Wat maakt een plein een prettige plek om te vertoeven?
25 augustus 2022
NRC hield een onderzoek naar de voorwaarden waar een plein aan moet voldoen. Hoe voorkom je dat je als stedenbouwkundige een plein ontwerpt waar niemand graag wil zijn? Zo’n plein dat alleen wordt gebruikt door mensen die onderweg zijn en waar niemand neerstrijkt? NRC hield een enquête onder zijn lezerspanel met de vraag “Waar moet een goed plein aan voldoen?”. De uitkomsten waren verrassend. De Amerikaan William H. Whyte, stedenbouwkundige en socioloog, onderzocht het fenomeen pleinen al in de jaren 70 van de vorige eeuw in New York. In 1980 presenteerde hij zijn boek ‘The sociale life of small urban spaces’. Uit zijn onderzoek bleek dat sommige aspecten totaal niet van belang zijn, zoals de grootte van het plein, de vorm of de gebouwen die erop staan. Maar wat maakt een plein dan wel populair?
We willen zitten op een plein
Eén van de belangrijkste voorwaarden waar een goed plein aan moet voldoen is voldoende zitplaatsen. Als passanten kunnen zitten op een bankje, een hoge stoeprand of een ombouw rond een fontein of beeld dan doen ze dat ook zo blijkt uit onderzoek. Een belangrijk deel van de zitplaatsen moet gratis zijn, dus niet op het terras van horeca. Die horeca mag er wel zijn. Het liefst een ijssalon of een broodjeszaak, een plek waar je snel iets te eten of te drinken kunt kopen om dat dan op zo’n bankje te nuttigen. Dat bankje staat bij voorleur onder een boom. Bomen op een plein maken het plein aantrekkelijk vanwege de schaduw die ze bieden.
Formaat en vorm zijn niet doorslaggevend
Als de NRC lezers naar hun favoriete plein wordt gevraagd dan komen zowel klein pleintjes voorbij als hele grote. De Brink in Deventer staat in het lijstje, maar ook het Nijntjepleintje in Utrecht. Een plein moet beschutting bieden en dus bij voorkeur aan minstens drie zijden bebouwd zijn. Zo wordt je beschermd tegen wind en dat maakt een plein aantrekkelijk, zo geven meerdere reageerders op de NRC enquête aan. Naast populaire pleinen zijn er ook pleinen die de waardering van de bezoekers minder kunnen wegdragen. Zo worden onder andere het Rotterdamse Schouwburgplein en het Lubeckplein in Zwolle genoemd als plaatsen waar je niet voor omfietst. Het Plein in Den Haag, niet alleen bekend uit het Monopolyspel maar ook in het echt populair, geeft wisselende reacties. Het Plein staat vol met terrassen, wat de één een gruwel vindt, terwijl een ander de levendigheid ervan kan waarderen.

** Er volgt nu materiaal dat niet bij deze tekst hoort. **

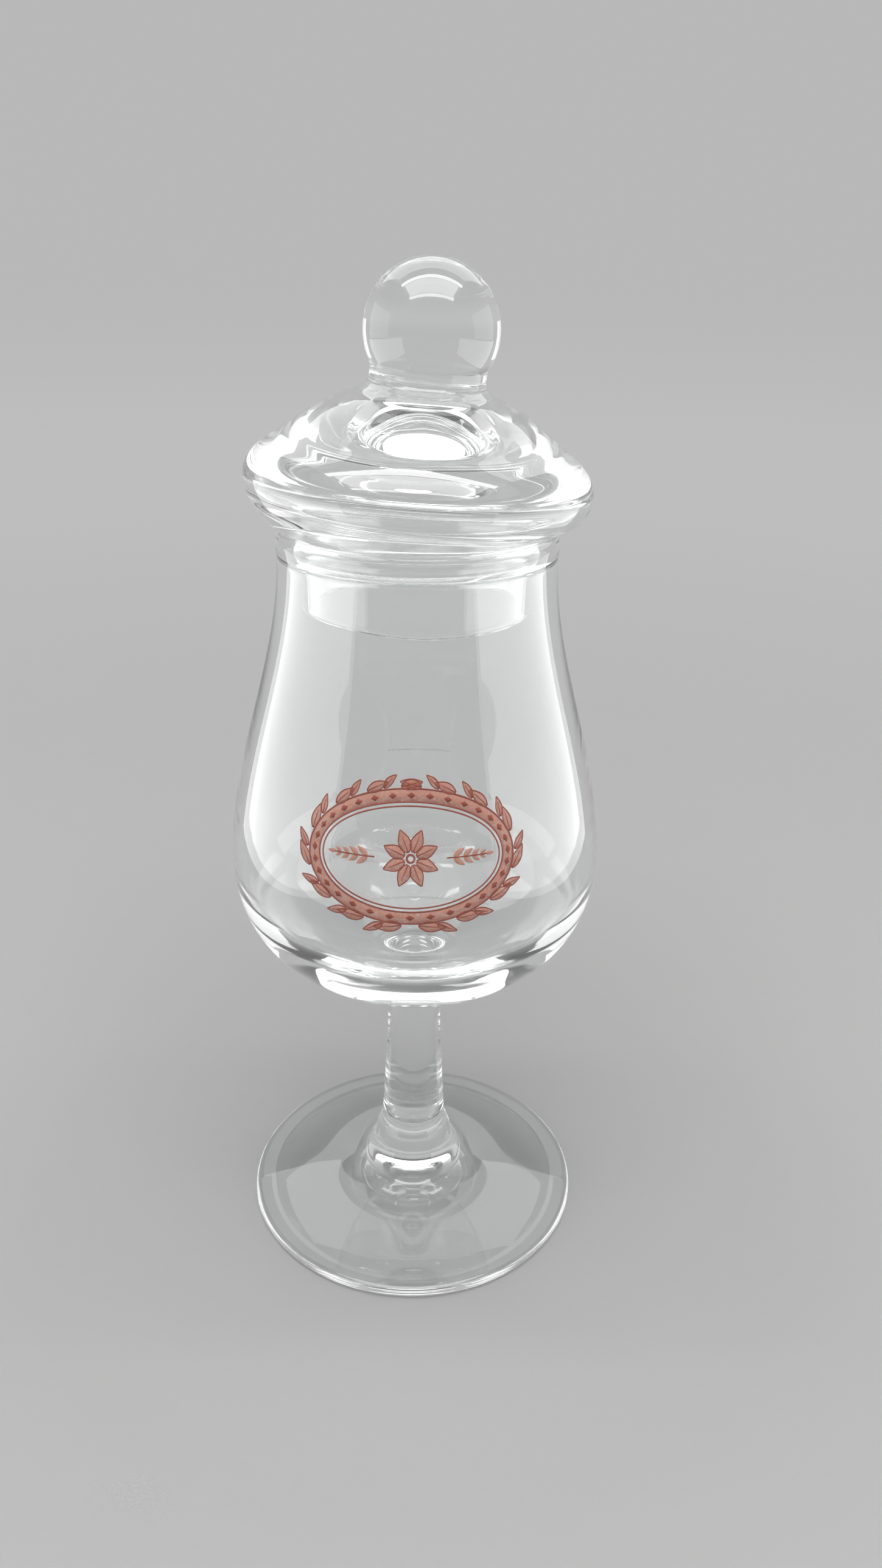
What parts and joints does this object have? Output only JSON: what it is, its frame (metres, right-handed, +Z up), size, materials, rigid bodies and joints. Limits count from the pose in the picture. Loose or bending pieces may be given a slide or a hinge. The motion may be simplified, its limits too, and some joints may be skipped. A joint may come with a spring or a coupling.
{
  "type": "covered schnapps glass",
  "caption": "Small clear stemmed glass with a tulip bowl, closed by a hollow glass lid with a ball knob that lifts straight off.",
  "frame": {"origin": "centre of the ring that the foot stands on, on the table", "axes": "+Z up along the axis of the glass, through the middle of the lid's knob; +X and +Y lie in the table, and the printed side of the bowl faces -Y"},
  "size_m": [0.0522, 0.0522, 0.1398],
  "materials": {
    "stemware_glass": "clear, colourless, fire polished",
    "lid_glass": "clear, colourless, fire polished"
  },
  "bodies": {
    "glass": {"foot": "stemware_glass", "stem": "stemware_glass", "bowl": "stemware_glass"},
    "lid": {"lid_shell": "lid_glass", "lid_knob": "lid_glass"}
  },
  "joints": [
    {"name": "lid_lift", "type": "slide", "parent": "glass", "child": "lid", "axis": [0, 0, 1], "range_m": [0, 0.04]}
  ]
}
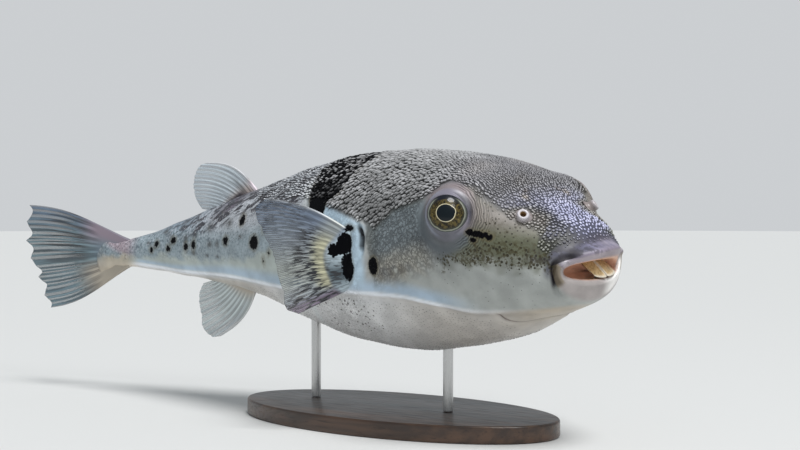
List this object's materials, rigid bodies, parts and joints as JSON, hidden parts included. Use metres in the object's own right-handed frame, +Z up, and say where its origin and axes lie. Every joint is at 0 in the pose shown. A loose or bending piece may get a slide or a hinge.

Een goed plein trekt vrouwen aan
Whyte schreef in zijn boek ‘Als een plein een minder dan gemiddeld aantal vrouwen trekt, dan is er iets mis’. Ook uit de NRC enquête blijkt dat de aanwezigheid van meisjes en vrouwen op een plein het plein een goed imago geeft en een gevoel van veiligheid. Een plein moet ook voor ouderen een fijne plek zijn. Er moeten goede zitplaatsen zijn voor mensen die minder mobiel zijn. Soms worden er maatregelen getroffen om bepaalde bezoekers te weren. Scherpe punten op muurtjes moeten hangjongeren ontmoedigen. Leuningen op bankjes moeten het zwervers onmogelijk maken om ze als slaapplek te kiezen. Over het algemeen ergeren bezoekers zich maar beperkt aan de aanwezigheid van zwervers en andere mogelijk overlast gevende groepen. Zolang ze zelf maar rustig kunnen zitten, kunnen bijkletsen met vrienden of genieten van een maaltijd, een drankje of een ijsje, valt het overige publiek vaak maar amper op.